Other than that, if there is some equation for difference score reliability for one session, then maybe this can be applied directly to the posteriors somehow ?

Yes, I’ve done that part already. Part of why I’m trying to work out if there is a way to do it in a single session is that my multi-session correlations are unreasonably low for even quantities like the intercept, which should be very high. I thought the lkj prior might have been over-regularizing to zero amid a massive set of correlations, but I just ran with no prior on the correlations and getting the same odd behaviour. When I run the model with a much smaller correlation matrix (ex. modelling just the intercept), they come out high as expected, so I thought I’d explore alternate computations and see if they yield the same behaviour.

Yeah, this is my core question, whether said equation already exists somewhere.

Oh! If K is the across-subjects covariance between congruent & incongruent “true” scores and j indexes a particular subject, and N_{Q_j} is the number of trials observed in condition Q for subject j, then wouldn’t it be simply:

  • First work out the between-Ss SD of the difference score given the variance & covariance of the component scores:
    \sigma_{B_{\Delta}} = \sqrt{ \sigma_{B_{Incongruent}}^2 + \sigma_{B_{Congruent}}^2 - 2*K }

  • then for each component score compute the within-Ss standard error given the within-Ss SD and measurement effort:
    SE_{W_{Q_j}} = \frac{\sigma_{W_{Q_j}}}{\sqrt{N_{Q_j}}}

  • Now combine the two SEs:
    \sigma_{W_{\Delta_j}} = \sqrt{(SE_{W_{Incongruent_j}})^2 + (SE_{W_{Congruent_j}})^2}

  • and finally use the standard ratio:
    \rho_{\Delta_j} = \frac{\sigma_{B_{\Delta}} }{\sigma_{B_{\Delta}} + \sigma_{W_{\Delta_j}} }


Hm, \sigma_{B_{\Delta}} feels right but I’m less sure of \sigma_{W_{\Delta_j}}; What do you think @donny?

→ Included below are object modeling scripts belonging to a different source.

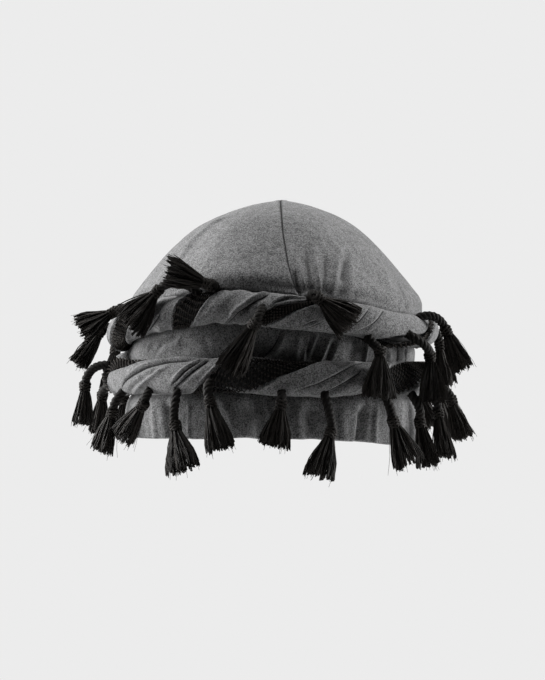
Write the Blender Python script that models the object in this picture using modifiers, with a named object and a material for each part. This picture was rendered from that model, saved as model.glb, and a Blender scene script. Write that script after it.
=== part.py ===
"""Turban hat: a sewn jersey cap wound with two twisted rolls, a braid trim and thread tassels.

Metres, +Z up. The hat faces -Y. The origin is the middle of the head opening, level with the front
of the hem. Angles run round the head in degrees: 0 is the front, 90 the wearer's left, at +X.
"""

import math

import bmesh
import bpy
from mathutils import Vector
from mathutils.bvhtree import BVHTree

MM = 0.001

# Sizes of the cap
HEAD_HALF_WIDTH = 77.5 * MM
HEAD_HALF_LENGTH = 97 * MM
CAP_HEIGHT = 135 * MM
CLOTH = 2 * MM
HEM_FLARE = 7.6 * MM
HEM_DEPTH = 22 * MM
HEM_FOLD = 2.6 * MM
CROWN_BULGE = 7.8 * MM
CROWN_FOLD = 2.4 * MM
TIP_SHIFT = 5.5 * MM

# Sizes of the rolls, their trim and the strip between them
ROLL_HALF_DEPTH = 8.5 * MM
UPPER_HALF_HEIGHT = 9.4 * MM
LOWER_HALF_HEIGHT = 10 * MM
STRIP_WIDTH = 17 * MM
STRIP_CLOTH = 2 * MM
STRIP_PUFF = 3.2 * MM
STRIP_TUCK = 0.72
TRIM_THICKNESS = 1.7 * MM
TRIM_RISE = 4.5 * MM

# Sizes of a tassel
STEM_LENGTH = 20 * MM
STEM_RADIUS = 2.2 * MM
KNOT_RADIUS = 3.2 * MM
KNOT_LENGTH = 6 * MM
SKIRT_LENGTH = 22 * MM
SKIRT_HALF_SPREAD = 9.4 * MM
SKIRT_HALF_DEPTH = 4.6 * MM

# Clearances
SEAT = 0.5 * MM
STRIP_SEAT = 0.4 * MM
TRIM_SEAT = 0.9 * MM
STEM_SEAT = 0.5 * MM
GAP = 0.3 * MM

# How finely each form is divided
CAP_SIDES = 44
STRIP_SIDES = 44
STATIONS_PER_TURN = 10
TASSEL_SIDES = 8

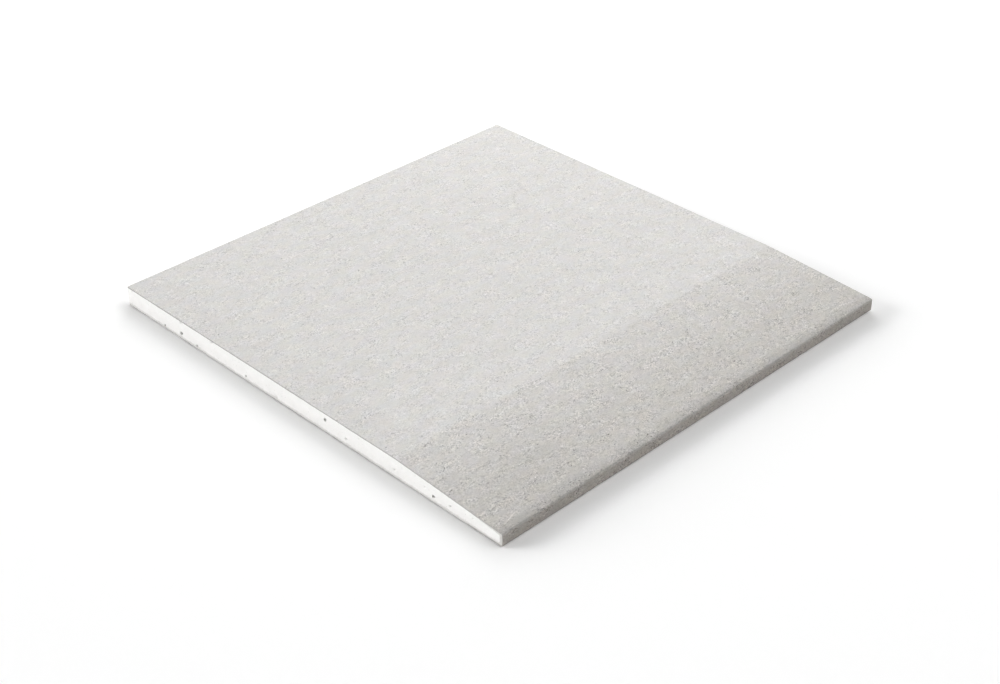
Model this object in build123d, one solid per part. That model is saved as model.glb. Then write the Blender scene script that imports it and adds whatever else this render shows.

(edit: corrected a silly mis-expression of the standard error)

My kids are up, so have to come back to this.

But here is that paper

I am not sure if it will work for your case, as it seems their formulation is for actual pre post, rather than repeated measurements from the different conditions.

No rush! I think I worked things out for the Gaussian-outcome case in my last post here, now to work out the binomial-outcome case…

Just a quick update to this topic in case anyone has interests in this domain. While I think I worked out how to obtain the single-session reliability of a measure with Gaussian-distributed measurement noise through the eqns posted above, I was having trouble working out a similar solution to the binomial outcome case and also had some other issues with extracting quantities of interest from hierarchical data like this, so I came up with a much more brute-force solution that is also far more flexible.

The approach I’m now working on is:

  • Sample hierarchical model with whatever contrast scheme makes most sense for appropriate regularization, etc. (so, no need for complicated contrasts to split multi-session data to sample test-retest correlations; that quantity will be derivable later) and for each sample in the posterior:
    • extract the parameters associated with characterizing the group-level multivariate structure (means, sds, correlation matrix) and use this structure to generate many simulated subjects, then within each:
      • compute any derived quantity of interest (\Psi_{true})
      • generate lots of simulated observation-level datasets using the same structure as that which obtained the original real data, and in each:
        • Use Stan to estimate the simSubj’s “true” parameters, using the group-level multivariate structure as priors, then for each sample in the resulting posterior
          • compute each DQI (\Psi_{est})
        • collapse the resulting posteriors on each \Psi_{est} to some point estimate (ex. mean/median). (It’s possible that this part needs to be avoided, causing later steps to have to instead sample from each posterior, but going with this for now for compute/storage minimization)
      • Each DQI for this simSubj now has a distribution of values from many simulated sessions, so within each, compute a mean and an SD (\mu_{\Psi_{est}}, \sigma_{\Psi_{est}})
    • Each simSubj:DQI combo now has a true value, a mean estimated value and the sd of the estimated values, so now we can compute:
      • core quantities:
        • group-level correlations among \Psi_{true} (\rho_{\Psi_{true}})
        • SD of \Psi_{true} (\sigma_{\Psi_{true}}, true between-Ss variability in the DQI)
        • Mean of \sigma_{\Psi_{est}} (\mu_{\sigma_{\Psi_{est}}}; mean within-Ss variability in the DQI)
        • “reliability” of \Psi (\Phi_{\Psi}) via \frac{\sigma_{\Psi_{true}}}{\sigma_{\Psi_{true}} + \mu_{\sigma_{\Psi_{est}}}}
        • (if interested, one could also compute here each simSubj’s individual reliability, which wouldn’t be of interest by itself given they’re not real subjects, but the variability of the by-subject reliabilities might be of interest)
      • extras (not sure these acutally have usefulness)
        • group-level correlations among \Psi_{est} (\rho_{\Psi_{est}})
        • SD of \Psi_{est}
        • SD of \sigma_{\Psi_{est}} (\sigma_{\sigma_{\Psi_{est}}}; variability of within-Ss variability in the DQI)
        • “reliability” of \Psi_{est} (\Phi_{\Psi_{est}}) via \frac{\sigma_{\Psi_{est}}}{\sigma_{\Psi_{est}} + \mu_{\sigma_{\Psi_{est}}}}
  • Now we have a posterior distribution on each of the core and extra quantities!